====== DATA EXCERPTS ======
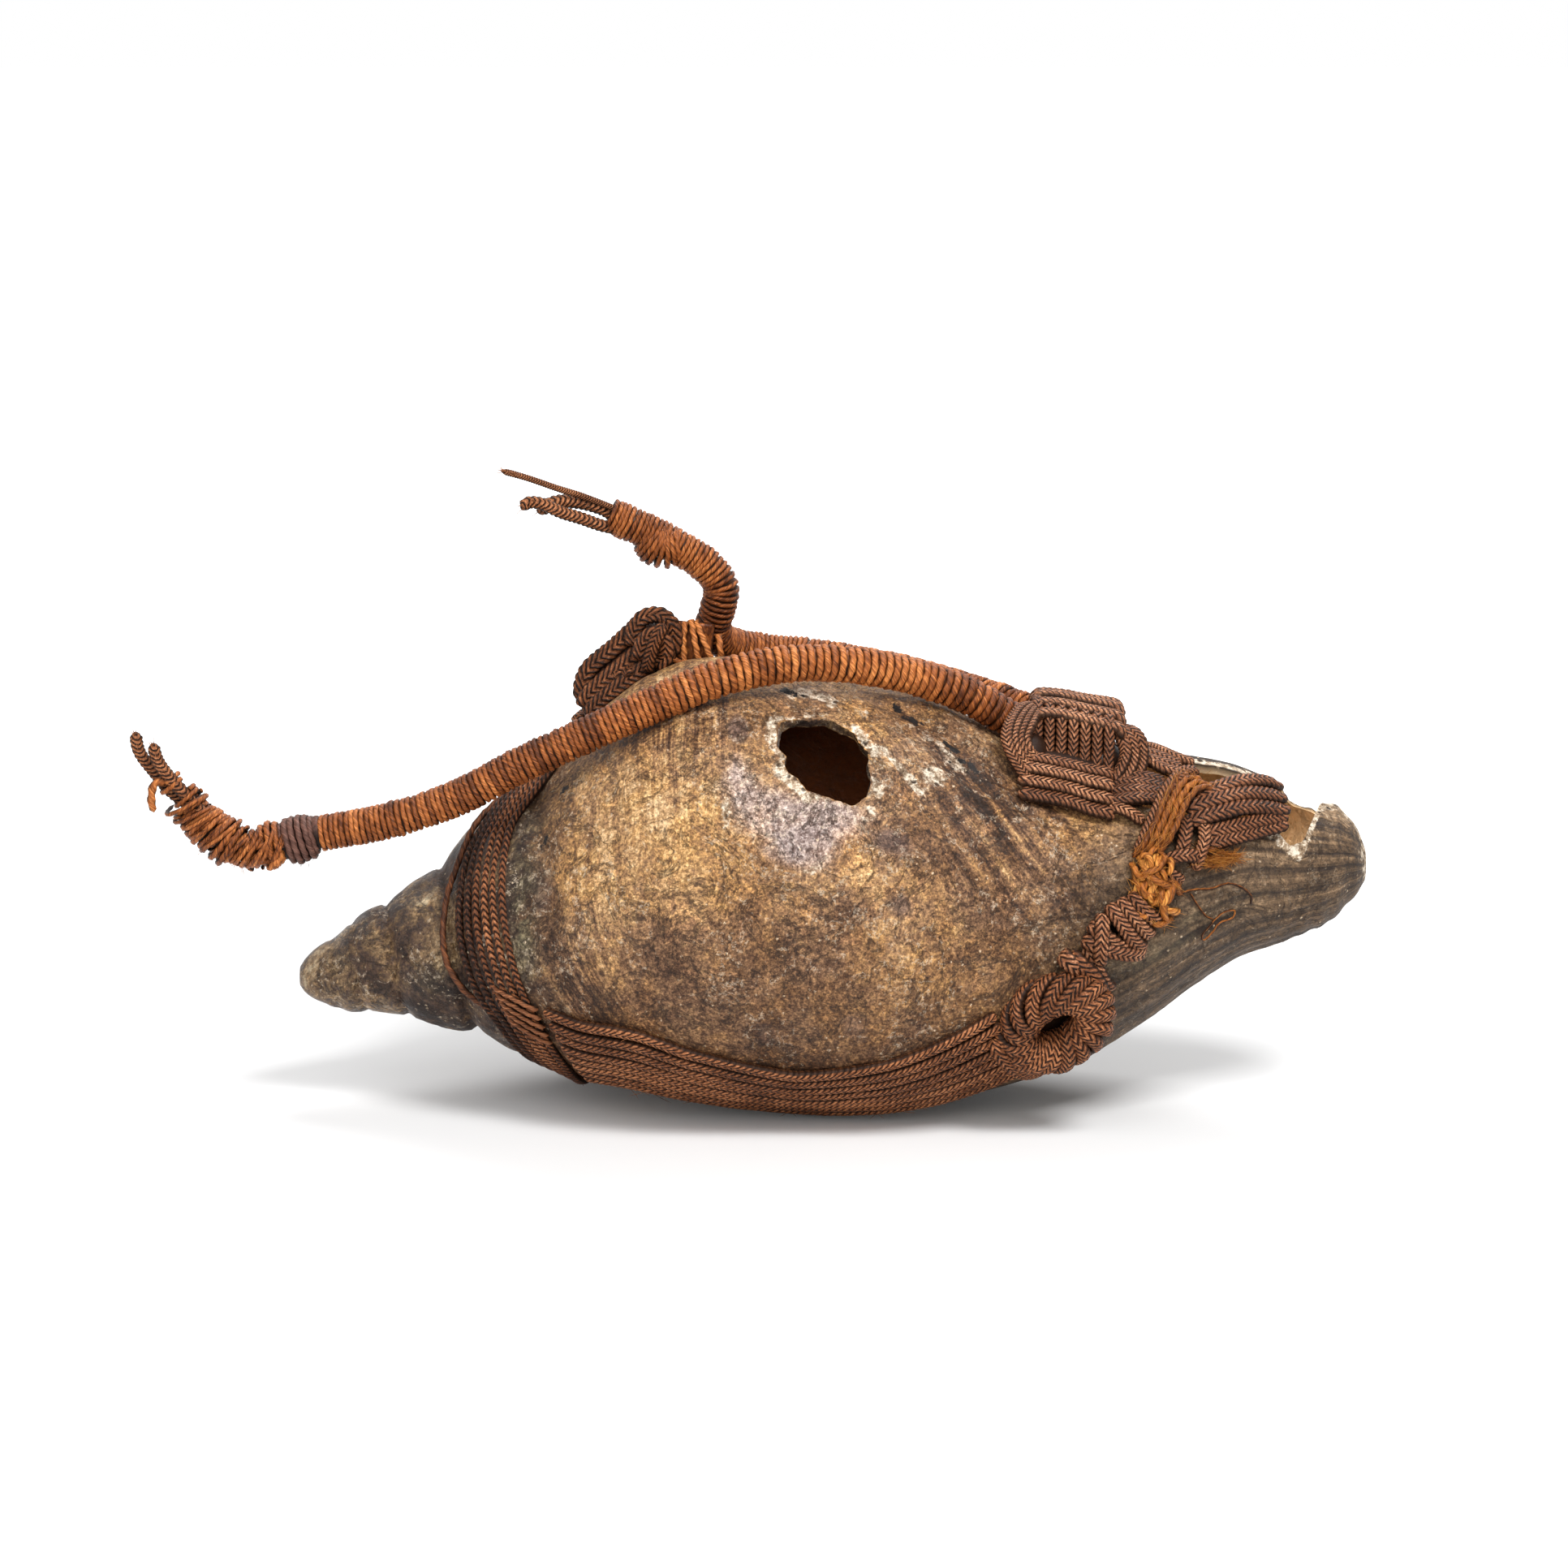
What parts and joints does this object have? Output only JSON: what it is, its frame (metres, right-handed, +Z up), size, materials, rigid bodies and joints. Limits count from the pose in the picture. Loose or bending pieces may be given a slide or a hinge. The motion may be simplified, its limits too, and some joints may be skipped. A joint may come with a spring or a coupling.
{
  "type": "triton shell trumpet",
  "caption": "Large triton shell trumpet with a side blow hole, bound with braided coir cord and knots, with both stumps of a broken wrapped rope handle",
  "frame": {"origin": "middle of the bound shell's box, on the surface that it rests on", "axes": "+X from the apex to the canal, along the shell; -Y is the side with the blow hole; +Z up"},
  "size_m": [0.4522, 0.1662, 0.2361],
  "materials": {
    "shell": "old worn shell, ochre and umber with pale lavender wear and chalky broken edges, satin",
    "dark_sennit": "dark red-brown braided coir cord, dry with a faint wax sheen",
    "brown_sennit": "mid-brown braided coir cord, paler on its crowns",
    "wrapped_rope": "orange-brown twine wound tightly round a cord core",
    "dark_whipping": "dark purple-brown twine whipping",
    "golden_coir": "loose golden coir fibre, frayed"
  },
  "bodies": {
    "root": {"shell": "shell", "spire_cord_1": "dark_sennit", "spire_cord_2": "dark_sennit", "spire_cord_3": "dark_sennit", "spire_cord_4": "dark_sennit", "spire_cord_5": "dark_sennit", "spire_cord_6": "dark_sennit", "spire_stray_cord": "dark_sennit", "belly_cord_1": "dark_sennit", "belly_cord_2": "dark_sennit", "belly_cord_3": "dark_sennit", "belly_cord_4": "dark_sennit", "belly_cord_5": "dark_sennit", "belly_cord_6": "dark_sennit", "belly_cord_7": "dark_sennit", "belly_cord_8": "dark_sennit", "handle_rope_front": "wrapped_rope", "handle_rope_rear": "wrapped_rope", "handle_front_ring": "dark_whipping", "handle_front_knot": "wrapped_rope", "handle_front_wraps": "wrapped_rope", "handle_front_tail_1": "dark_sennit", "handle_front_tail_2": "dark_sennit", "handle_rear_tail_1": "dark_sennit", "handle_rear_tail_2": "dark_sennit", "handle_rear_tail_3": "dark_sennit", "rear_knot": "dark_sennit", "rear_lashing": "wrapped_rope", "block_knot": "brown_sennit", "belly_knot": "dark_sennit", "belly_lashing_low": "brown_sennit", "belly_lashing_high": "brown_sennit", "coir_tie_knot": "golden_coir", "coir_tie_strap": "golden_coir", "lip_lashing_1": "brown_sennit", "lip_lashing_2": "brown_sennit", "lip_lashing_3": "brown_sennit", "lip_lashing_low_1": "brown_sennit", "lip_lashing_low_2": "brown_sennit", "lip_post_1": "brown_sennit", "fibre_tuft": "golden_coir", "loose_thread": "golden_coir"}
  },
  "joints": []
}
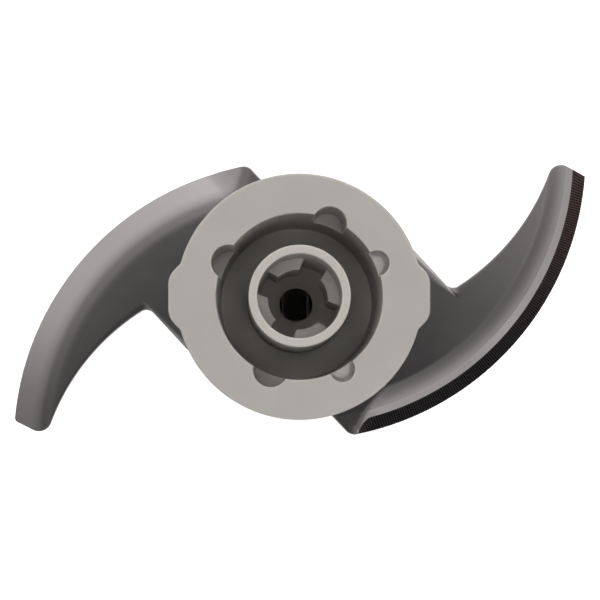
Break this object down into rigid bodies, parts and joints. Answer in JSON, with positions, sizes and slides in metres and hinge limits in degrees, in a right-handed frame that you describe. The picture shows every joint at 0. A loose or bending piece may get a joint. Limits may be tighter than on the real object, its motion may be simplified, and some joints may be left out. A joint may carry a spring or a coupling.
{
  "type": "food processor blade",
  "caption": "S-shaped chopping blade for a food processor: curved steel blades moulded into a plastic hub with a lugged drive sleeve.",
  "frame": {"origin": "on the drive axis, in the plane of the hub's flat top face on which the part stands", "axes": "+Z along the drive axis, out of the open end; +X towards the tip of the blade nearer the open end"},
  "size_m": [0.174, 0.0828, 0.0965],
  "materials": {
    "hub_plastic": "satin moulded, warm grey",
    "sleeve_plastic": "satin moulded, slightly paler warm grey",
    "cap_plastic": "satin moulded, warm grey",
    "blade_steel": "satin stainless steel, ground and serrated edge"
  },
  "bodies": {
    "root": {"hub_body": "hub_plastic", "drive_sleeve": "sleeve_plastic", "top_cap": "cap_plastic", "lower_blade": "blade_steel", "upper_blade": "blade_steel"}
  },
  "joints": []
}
======
> _WHAT THE TASK REQUIRES_
Quote, word for word, every line starting at the one that contains "Break this object" and ending with the final line of the entries.

> _WRITTEN ANSWER_
Break this object down into rigid bodies, parts and joints. Answer in JSON, with positions, sizes and slides in metres and hinge limits in degrees, in a right-handed frame that you describe. The picture shows every joint at 0. A loose or bending piece may get a joint. Limits may be tighter than on the real object, its motion may be simplified, and some joints may be left out. A joint may carry a spring or a coupling.
{
  "type": "food processor blade",
  "caption": "S-shaped chopping blade for a food processor: curved steel blades moulded into a plastic hub with a lugged drive sleeve.",
  "frame": {"origin": "on the drive axis, in the plane of the hub's flat top face on which the part stands", "axes": "+Z along the drive axis, out of the open end; +X towards the tip of the blade nearer the open end"},
  "size_m": [0.174, 0.0828, 0.0965],
  "materials": {
    "hub_plastic": "satin moulded, warm grey",
    "sleeve_plastic": "satin moulded, slightly paler warm grey",
    "cap_plastic": "satin moulded, warm grey",
    "blade_steel": "satin stainless steel, ground and serrated edge"
  },
  "bodies": {
    "root": {"hub_body": "hub_plastic", "drive_sleeve": "sleeve_plastic", "top_cap": "cap_plastic", "lower_blade": "blade_steel", "upper_blade": "blade_steel"}
  },
  "joints": []
}